Doctors will follow your progress in fighting CML through repeat blood tests. Some of these tests will be familiar, like the ones you are probably familiar with from routine physical exams. But some of the tests important in tracking CML are very specialized.
One set of those tests are used to look specifically for the abnormal white blood cells that occur in CML. There are three basic types of these tests: a cytogenetic test; a florescence in situ hybridization test, which we call FISH; and something called a polymerase chain reaction test, or PCR test. Doctors sometimes refer to it as a molecular test.
In cytogenetic testing, the technicians will prepare a sample of twenty white blood cells at a particular stage of their life cycle in which chromosomes are visible under a microscope. The technicians then count how many of those twenty cells show a chromosomal abnormality that characterizes CML.
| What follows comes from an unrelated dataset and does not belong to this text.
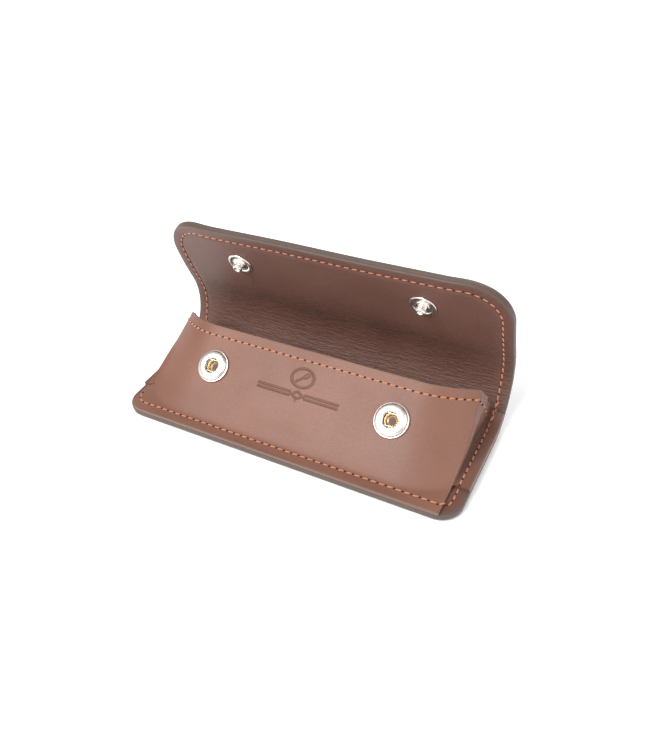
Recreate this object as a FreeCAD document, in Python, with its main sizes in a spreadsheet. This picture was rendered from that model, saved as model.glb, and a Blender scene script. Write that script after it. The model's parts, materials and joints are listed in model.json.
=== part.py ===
import FreeCAD, Part
import math
import os

import Sketcher
from FreeCAD import Placement, Rotation, Vector

# A leather roll case for brushes, standing open.  One long sheet, outer leather glued to a lining,
# makes the flat back, the roll behind it and the flap.  A formed pocket is sewn on the back, and two
# press-studs on the flap close into two spring sockets on the pocket.
# X runs along the case, Y from the front edge to the roll, Z up.  The origin is the middle of the
# flat underside that rests on the table.  All sizes are in millimetres and degrees.

SIZES = [
    ("case_length", 150.0, "end to end, along the fold"),
    ("base_depth", 45.0, "flat back, front edge to the first fold line"),
    ("lower_length", 12.0, "roll from the first to the second fold line, on the lining side"),
    ("lower_radius", 14.5, "lining-side radius of that stretch"),
    ("middle_length", 26.0, "roll from the second to the third fold line"),
    ("middle_radius", 23.2, "lining-side radius of that stretch"),
    ("upper_length", 6.0, "straight strip between the third and the fourth fold line"),
    ("flap_length", 33.3, "fourth fold line to the edge of the flap"),
    ("lower_fold", 23.0, "each lower fold line turns this far more when the case is closed"),
    ("upper_fold", 30.0, "each upper fold line turns this far more when the case is closed"),
    ("fold_gap", 0.7, "each strip stops this far short of its fold line"),
    ("front_corner", 9.0, "corner radius of the front edge"),
    ("flap_corner", 19.0, "corner radius of the flap"),
    ("outer_leather", 2.4, "thickness of the outer leather"),
    ("lining_leather", 1.2, "thickness of the lining"),
    ("board_thickness", 0.6, "stiffener let into the outer leather"),
    ("board_margin", 9.0, "leather left around a stiffener"),
    ("pocket_leather", 1.3, "thickness of the pocket's outer leather"),
    ("pocket_backing", 0.8, "thickness of the lining inside the pocket"),
    ("pocket_width", 134.0, "outside width of the pocket"),
    ("mouth_margin", 17.3, "middle of a socket to the mouth of the pocket, up the panel"),
    ("backing_start", 3.0, "the pocket's lining starts this far above the crease"),
    ("backing_play", 0.2, "room between that lining and each side wall"),
    ("flange_start", 14.0, "front edge to the start of a side flange"),
    ("flange_rise", 10.5, "the side flanges climb this far up the roll"),
    ("stud_margin", 17.8, "edge of the flap to the middle of a stud"),
    ("snap_spacing", 81.2, "between the two press-studs"),
    ("snap_play", 0.1, "air between a closed stud and its socket"),
    ("ring_diameter", 14.0, "socket ring"),
    ("ring_hole", 6.4, "hole through the socket ring"),
    ("ring_height", 2.5, "socket ring above the leather"),
    ("ring_shoulder", 1.4, "height of the ring's plain rim"),
    ("ring_crown", 11.2, "diameter of the ring's flat top"),
    ("groove_diameter", 9.2, "groove inside the ring that holds the springs"),
    ("groove_floor", 0.9, "groove above the leather"),
    ("groove_height", 1.0, "opening of that groove"),
    ("wire_diameter", 0.6, "spring wire"),
    ("wire_length", 7.4, "straight part of a spring wire"),
    ("wire_play", 0.05, "air between a wire and the stud's head"),
    ("eyelet_bore", 4.8, "hole through the eyelet"),
    ("eyelet_tube", 5.6, "outside of the eyelet's tube"),
    ("eyelet_flare", 6.2, "rolled end of the eyelet, inside the ring"),
    ("flare_height", 0.5, "rolled end above the leather"),
    ("eyelet_flange", 9.0, "eyelet's flange inside the pocket"),
    ("flange_height", 0.4, "thickness of that flange"),
    ("stud_base", 11.0, "base ring of a stud"),
    ("stud_base_height", 0.6, "thickness of the base ring"),
    ("stud_neck", 3.6, "neck of a stud"),
    ("stud_neck_top", 1.7, "neck above the lining"),
    ("stud_head", 4.2, "head of a stud"),
    ("stud_head_bottom", 2.1, "widest part of the head starts here"),
    ("stud_head_top", 3.0, "widest part of the head ends here"),
    ("stud_height", 3.5, "stud above the lining"),
    ("stud_tip", 3.2, "diameter of the rounded end"),
    ("stud_dimple", 1.8, "dimple in the rounded end"),
    ("dimple_depth", 0.6, "depth of that dimple"),
    ("rivet_head", 9.0, "hidden head of the rivet behind a stud"),
    ("rivet_shank", 2.6, "shank of that rivet"),
    ("rivet_rise", 2.4, "shank above the lining, inside the stud"),
    ("rivet_play", 0.2, "room around the rivet's head in the stiffener"),
    ("thread_diameter", 0.7, "sewing thread"),
    ("seam_inset", 4.2, "edge to the row of stitches"),
    ("seam_end", 0.5, "a run of thread stops this far short of a cut edge"),
    ("corner_sweep", 70.0, "part of a front corner that carries thread on the lining"),
]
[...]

The FISH test is more sensitive. It can detect much more subtle indicators. Instead of looking at just 20 cells, with this test, the lab samples hundreds or thousands of cells for the CML abnormality. The FISH test results are usually a sentence that describes the results, like "Number of cells analyzed 500. Percent of normal cells 2.5 percent. Percent of clonally abnormal cells 97.5 percent." So the number you'd enter here is "2.5 percent."
The most sensitive test for CML is the PCR test, which looks for the abnormal gene that causes CML. It can spot one abnormal CML cell among a million normal white blood cells. Doctors hope that following treatment, this sensitive test finds no abnormal white blood cells. That's leads to a lab report of "negative."